The Heat outscored the Bulls 27-10 the rest of the way, earning a 102-91 victory and Miami moved on to the playoffs where they have summarily dispatched the top-seeded Milwaukee Bucks and New York Knicks in five and six games, respectively.

But Caruso made note that the Heat have taken their play to another level since the regular season led by former Bulls (and Minnesota Timberwolves and Philadelphia 76ers) star Jimmy Butler who scored 35 points in the ECF opener and has a 56-point effort – the fourth-largest in league playoff history – to his credit from Game 4 of the first round against the Bucks.

“To be fair, the Heat from that fourth quarter to moving on, they’ve been a different team than they were all season,” Caruso said. “They flipped a switch and did something.”

Caruso also pinpointed where things went wrong for the Bulls in that game.

“We didn’t make any shots in the fourth, and we just gave up too many paint points, and then Jimmy’s just a master at kind of getting to the stuff that he gets to.”

Chicago went 3-for-13 from the floor and 2-for-6 from beyond the arc in that stretch. Butler has had a strong postseason run highlighted by a 56-point outburst in the first round.


Alex Caruso Reacts to Making First-Team All-Defense

Caruso’s All-Defensive selection was the only accolade a Bulls player came away with this season after the team took a step back from last year. Despite that, Caruso set new career highs in effective field goal percentage (and overall field goal percentage), free-throw efficiency, blocks per game, total appearances, and starts.

The last two allowed him to showcase his wares and cement himself as one of the NBA’s best defenders.

“Towards the end of the year, I almost kind of expected it to happen just because I thought I had a really good year,” he admitted. “I didn’t really think many guys were as consistent as me and had the type of year defensively that I did. And, plus, just I guard everybody’s best player.”

As the reality of his accomplishment set in, Caruso says he took time to appreciate his progress.

“I watched some of my clips from when I was…in L.A., and I was like, ‘This guy went from that to making First-Team All-Defense,” Caruso said. “That’s a hell of a accomplishment.’

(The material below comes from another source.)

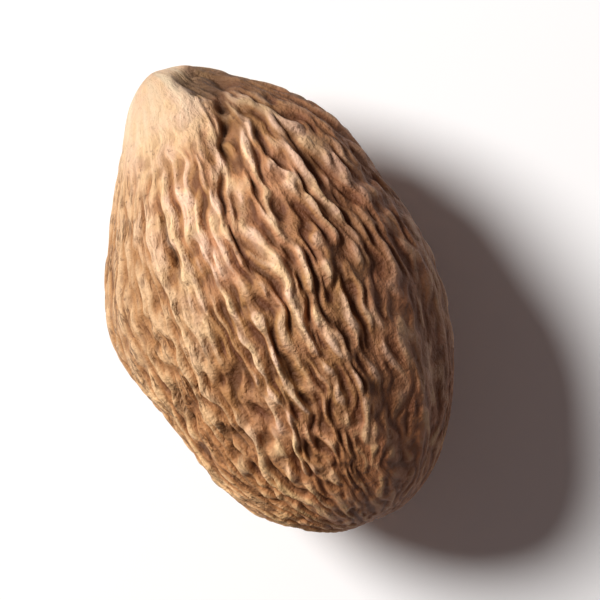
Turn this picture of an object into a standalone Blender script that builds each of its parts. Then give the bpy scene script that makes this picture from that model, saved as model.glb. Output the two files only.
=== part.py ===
"""A whole nutmeg, the dried seed of the nutmeg tree, lying on its side. It is one solid.

Metres, with +Z up. +Y runs along the seed towards its nub, the pale end where it grew on the fruit.
The seed rests on z = 0, and the origin is under the middle of its box.
A place on the seed is given by two numbers. Its station runs from 1 at the nub's tip, through 0 at
half length, to -1 at the blunt end. Its azimuth is the angle round the long axis, from 0 on top,
through a quarter turn on the +X side.
"""

import math
import random

import bmesh
import bpy
from mathutils import Matrix, Vector

# Driving dimensions
LENGTH = 0.0302
WIDTH = 0.0199
HEIGHT = 0.0194
REST_FLAT_DEPTH = 0.0004

# How the round outline narrows towards the nub and stays full at the blunt end
NUB_TAPER = 0.33
NUB_TAPER_POWER = 1.5
NUB_BULGE = 0.07
NUB_BULGE_STATION = 0.93
NUB_BULGE_SPREAD = 0.07
BLUNT_FULLNESS = 0.075
NUB_LEAN = 0.0008
BLUNT_LEAN = 0.0005

# The long folds that the skin dried into. Jitter and sway are shares of the spacing between folds,
# and strength is a share of the depth.
FOLD_COUNT = 26
FOLD_DEPTH = 0.00052
FOLD_HALF_WIDTH = 0.00070
FOLD_JITTER = 0.28
FOLD_SWAY = (0.25, 0.65)
FOLD_HALF_WAVES = (1.2, 2.6)
FOLD_STRENGTH = (0.45, 1.0)
FOLD_SEED = 11
LEFT_FOLD_SHARE = 0.5
NUB_FOLD_END = (0.78, 0.95)
BLUNT_FOLD_SHARE = 0.6
BLUNT_FOLD_END = (0.75, 0.95)

# The smooth oval round the flat that the seed lies on: its half width, half length and faded rim
REST_OVAL = (0.0034, 0.0052)
REST_FADE = 1.5

# The mesh
MERIDIANS = 116
PARALLELS = 40

SKIN_COLOUR = (0.40, 0.225, 0.105, 1.0)
SKIN_ROUGHNESS = 0.62

QUARTER = math.pi / 2

# Broad swellings (+) and hollows (-) of the body: station, azimuth, spread and height, in metres
SWELLINGS = {
    "left_shoulder": (0.10, -QUARTER, 0.0042, 0.00042),
    "left_hollow": (-0.38, -QUARTER, 0.0042, -0.00070),
    "right_flank": (-0.20, QUARTER, 0.0065, 0.00040),
    "right_shoulder": (0.59, QUARTER, 0.0050, 0.00124),
    "top_hollow": (0.38, 0.35, 0.0034, -0.00030),
    "blunt_knuckle": (-0.86, 0.5, 0.0030, 0.00025),
    "low_left_swelling": (0.25, -2.2, 0.0040, 0.00030),
    "low_right_hollow": (-0.35, 2.1, 0.0036, -0.00030),
}

# The nub is a low dome to the left of the tip. A pit lies at its foot, and a furrow runs down from it.
NUB_PLACE = (-0.0012, 0.0007)
NUB_SPREAD = 0.0020
NUB_HEIGHT = 0.00048
PIT_PLACE = (0.0017, 0.0012)
PIT_SPREAD = 0.00075
PIT_DEPTH = 0.00060
FURROW_STATIONS = (0.92, 0.50)
FURROW_AZIMUTHS = (0.52, 0.04)
FURROW_HALF_WIDTH = 0.00060
FURROW_DEPTH = 0.00058
FURROW_FADE = (0.15, 0.30)

# The small dimple in the middle of the blunt end
DIMPLE_PLACE = (0.0006, 0.0002)
DIMPLE_SPREAD = 0.0011
DIMPLE_DEPTH = 0.00035

# The stations between which the spots at an end grow from nothing to their full depth
END_REACH = (0.35, 0.75)


def clear_scene():
    for obj in list(bpy.data.objects):
        bpy.data.objects.remove(obj)


def bell(distance, spread):
    """1 at no distance, falling smoothly to nothing a few spreads away."""
    return math.exp(-((distance / spread) ** 2))


def smooth_step(low, high, value):
    share = min(1.0, max(0.0, (value - low) / (high - low)))
    return share * share * (3 - 2 * share)


def short_way(angle):
    """The same angle, between minus and plus half a turn."""
    return (angle + math.pi) % math.tau - math.pi


def girth_share(station):
    """The body's half width at a station, as a share of its largest."""
    round_end = math.sqrt(max(0.0, 1 - station * station))
    nub_side = NUB_TAPER * max(station, 0.0) ** NUB_TAPER_POWER
    blunt_side = BLUNT_FULLNESS * min(station, 0.0) ** 2
    bulge = NUB_BULGE * bell(station - NUB_BULGE_STATION, NUB_BULGE_SPREAD)
    return round_end * (1 - nub_side + blunt_side + bulge)


def lean(station):
    """How far the body's middle is carried sideways: the nub to -X and the blunt end to +X."""
    return BLUNT_LEAN * min(station, 0.0) ** 2 - NUB_LEAN * max(station, 0.0) ** 4


def body_point(station, azimuth):
    """A place on the smooth body, before swellings and folds."""
    share = girth_share(station)
    return Vector((
        lean(station) + WIDTH / 2 * share * math.sin(azimuth),
        LENGTH / 2 * station,
        HEIGHT / 2 * share * math.cos(azimuth),
    ))


def swelling_height(point):
    """The sum of the broad swellings and hollows near a place."""
    return sum(
        height * bell((point - body_point(station, azimuth)).length, spread)
        for station, azimuth, spread, height in SWELLINGS.values()
    )


def fold_lines():
    """Each long fold's azimuth, how far it sways, the rate and phase of its sway, and its strength."""
    chance = random.Random(FOLD_SEED)
    spacing = math.tau / FOLD_COUNT
    return [
        (
            spacing * (number + chance.uniform(-FOLD_JITTER, FOLD_JITTER)),
            spacing * chance.uniform(*FOLD_SWAY),
            QUARTER * chance.uniform(*FOLD_HALF_WAVES),
            chance.uniform(0, math.tau),
            chance.uniform(*FOLD_STRENGTH),
        )
        for number in range(FOLD_COUNT)
    ]


def crest_height(lines, station, azimuth):
    """1 on the crest of a strong fold and 0 between folds. Crests that meet blend into one."""
    girth = (WIDTH + HEIGHT) / 4 * girth_share(station)
    hollow = 1.0
    for place, sway, rate, phase, strength in lines:
        middle = place + sway * math.sin(rate * station + phase)
        hollow *= 1 - strength * bell(short_way(azimuth - middle) * girth, FOLD_HALF_WIDTH)
    return 1 - hollow


def fold_depth(point, station, azimuth):
    """How deep the folds are at a place: shallow on the left, at the ends and round the flat."""
    left_side = (0.5 - 0.5 * math.sin(azimuth)) ** 2
    depth = FOLD_DEPTH * (1 - (1 - LEFT_FOLD_SHARE) * left_side)
    depth *= 1 - smooth_step(*NUB_FOLD_END, station)
    depth *= 1 - (1 - BLUNT_FOLD_SHARE) * smooth_step(*BLUNT_FOLD_END, -station)
    if point.z < 0:
        half_width, half_length = REST_OVAL
        depth *= smooth_step(1.0, REST_FADE, math.hypot(point.x / half_width, point.y / half_length))
    return depth


def end_spot(end, point, place, spread):
    """A round spot at one end, 1 for the nub's and -1 for the blunt one: 1 in its middle, which is
    a place across the long axis, and 0 far from it."""
    across = math.hypot(point.x - place[0], point.z - place[1])
    return bell(across, spread) * smooth_step(*END_REACH, end * point.y / (LENGTH / 2))


def furrow_depth(station, azimuth):
    """The furrow that runs down from the pit, and fades in and out at its ends."""
    start, end = FURROW_STATIONS
    fade_in, fade_out = FURROW_FADE
    share = min(1.0, max(0.0, (start - station) / (start - end)))
    middle = FURROW_AZIMUTHS[0] + (FURROW_AZIMUTHS[1] - FURROW_AZIMUTHS[0]) * share
    aside = short_way(azimuth - middle) * WIDTH / 2 * girth_share(station)
    along = smooth_step(start + fade_in, start, station) * smooth_step(end - fade_out, end, station)
    return FURROW_DEPTH * bell(aside, FURROW_HALF_WIDTH) * along


def end_features(point, station, azimuth):
    """The nub's dome, less the deeper of its pit and furrow, and less the blunt end's dimple."""
    dome = NUB_HEIGHT * end_spot(1, point, NUB_PLACE, NUB_SPREAD)
    pit = PIT_DEPTH * end_spot(1, point, PIT_PLACE, PIT_SPREAD)
    dimple = DIMPLE_DEPTH * end_spot(-1, point, DIMPLE_PLACE, DIMPLE_SPREAD)
    return dome - max(pit, furrow_depth(station, azimuth)) - dimple


def spin_body(mesh):
    """Spins half the outline about the long axis, from the nub's tip to the blunt end."""
    stations = [math.cos(math.pi * row / (PARALLELS + 1)) for row in range(PARALLELS + 2)]
    outline = [
        mesh.verts.new((0, LENGTH / 2 * station, HEIGHT / 2 * girth_share(station)))
        for station in stations
    ]
    edges = [mesh.edges.new(pair) for pair in zip(outline, outline[1:])]
    bmesh.ops.spin(
        mesh, geom=outline + edges, cent=(0, 0, 0), axis=(0, 1, 0),
        angle=math.tau, steps=MERIDIANS, use_merge=True,
    )
    bmesh.ops.remove_doubles(mesh, verts=mesh.verts, dist=1e-6)


def shape_skin(mesh):
    """Moves each spun point to its place on the leaning, swollen and folded body."""
    lines = fold_lines()
    for vert in mesh.verts:
        station = max(-1.0, min(1.0, vert.co.y / (LENGTH / 2)))
        azimuth = math.atan2(vert.co.x, vert.co.z)
        point = body_point(station, azimuth)
        outward = Vector((
            math.sin(azimuth) * girth_share(station) / WIDTH,
            station / LENGTH,
            math.cos(azimuth) * girth_share(station) / HEIGHT,
        )).normalized()
        height = swelling_height(point) + end_features(point, station, azimuth)
        height += fold_depth(point, station, azimuth) * (crest_height(lines, station, azimuth) - 1)
        vert.co = point + height * outward


def cut_rest_flat(mesh):
    """Cuts the small flat that the seed lies on, and closes the cut with one face."""
    lowest = min(vert.co.z for vert in mesh.verts)
    cut = bmesh.ops.bisect_plane(
        mesh, geom=mesh.verts[:] + mesh.edges[:] + mesh.faces[:], dist=1e-7,
        plane_co=(0, 0, lowest + REST_FLAT_DEPTH), plane_no=(0, 0, -1), clear_outer=True,
    )
    rim = [item for item in cut["geom_cut"] if isinstance(item, bmesh.types.BMEdge)]
    bmesh.ops.contextual_create(mesh, geom=rim)


def stand_on_origin(mesh):
    """Moves the seed so that the origin is under the middle of its box, on the flat."""
    places = [[vert.co[axis] for vert in mesh.verts] for axis in range(3)]
    middle_x, middle_y = ((min(values) + max(values)) / 2 for values in places[:2])
    shift = Vector((-middle_x, -middle_y, -min(places[2])))
    bmesh.ops.transform(mesh, matrix=Matrix.Translation(shift), verts=mesh.verts)


def skin_material():
    material = bpy.data.materials.new("nutmeg_skin")
    material.use_nodes = True
    shader = material.node_tree.nodes["Principled BSDF"]
    shader.inputs["Base Color"].default_value = SKIN_COLOUR
    shader.inputs["Roughness"].default_value = SKIN_ROUGHNESS
    shader.inputs["Metallic"].default_value = 0.0
    return material


def make_nutmeg():
    mesh = bmesh.new()
    spin_body(mesh)
    shape_skin(mesh)
    cut_rest_flat(mesh)
    stand_on_origin(mesh)
    bmesh.ops.recalc_face_normals(mesh, faces=mesh.faces)
    data = bpy.data.meshes.new("nutmeg")
    mesh.to_mesh(data)
    mesh.free()
    data.shade_smooth()
    data.set_sharp_from_angle(angle=math.radians(50))
    data.materials.append(skin_material())
    nutmeg = bpy.data.objects.new("nutmeg", data)
    bpy.context.scene.collection.objects.link(nutmeg)
    return nutmeg


clear_scene()
make_nutmeg()
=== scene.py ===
# %% [markdown]
# # A whole nutmeg
# A nutmeg is the seed of a tree, sold dried. As the kernel dries it shrinks, and the skin on it
# buckles into long wrinkles that run from the blunt end to a pale, smooth nub. The solid model gives
# the egg shape, the nub and the small flat that the seed rests on. This script lays a finer skin over
# that solid, grows the wrinkles in it, colours it, and sets it on a pale floor under one soft lamp.
#
# Everything is in the solid's own frame, in metres: +Z is up, and +Y runs along the seed to its nub.

# %% Load the frame
import math

import bpy
import numpy as np
from mathutils import Euler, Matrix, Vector


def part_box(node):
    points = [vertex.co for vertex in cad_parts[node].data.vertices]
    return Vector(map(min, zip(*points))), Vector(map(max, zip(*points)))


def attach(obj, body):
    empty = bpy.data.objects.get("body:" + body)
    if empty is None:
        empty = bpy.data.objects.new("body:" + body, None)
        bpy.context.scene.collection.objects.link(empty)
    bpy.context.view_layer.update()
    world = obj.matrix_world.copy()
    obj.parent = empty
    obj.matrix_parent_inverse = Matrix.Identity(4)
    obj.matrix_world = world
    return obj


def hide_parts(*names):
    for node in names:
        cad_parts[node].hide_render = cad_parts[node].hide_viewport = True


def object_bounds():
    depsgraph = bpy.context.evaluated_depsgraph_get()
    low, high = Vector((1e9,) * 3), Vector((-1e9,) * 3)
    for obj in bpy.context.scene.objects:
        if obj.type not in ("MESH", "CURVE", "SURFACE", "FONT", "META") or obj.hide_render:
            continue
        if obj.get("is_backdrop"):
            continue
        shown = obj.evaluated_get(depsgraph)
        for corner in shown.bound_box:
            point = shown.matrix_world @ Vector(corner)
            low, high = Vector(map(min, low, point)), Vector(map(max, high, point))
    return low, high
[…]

Caruso worked his way from being undrafted out of Texas A&M through the G League and a two-way contract into the Lakers’ rotation and helping key their first successful title run in a decade.


“I’ve taken stuff over the years that great defensive-minded coaches have had and just…kept building on it, and mixing it with some natural talent that I have to be able to know where the ball is going.”

Caruso tied New Orleans Pelicans swingman Herb Jones for fifth in deflections among players to see action in more than one game during the regular season, per NBA.com.

He credited former Oklahoma City Thunder head coach Mark Daignault – a former disciple of Bulls head coach Billy Donovan and Caruso’s coach with the Thunder’s G League affiliate – and former Lakers head coach Frank Vogel for helping him become more disruptive since he first entered the league.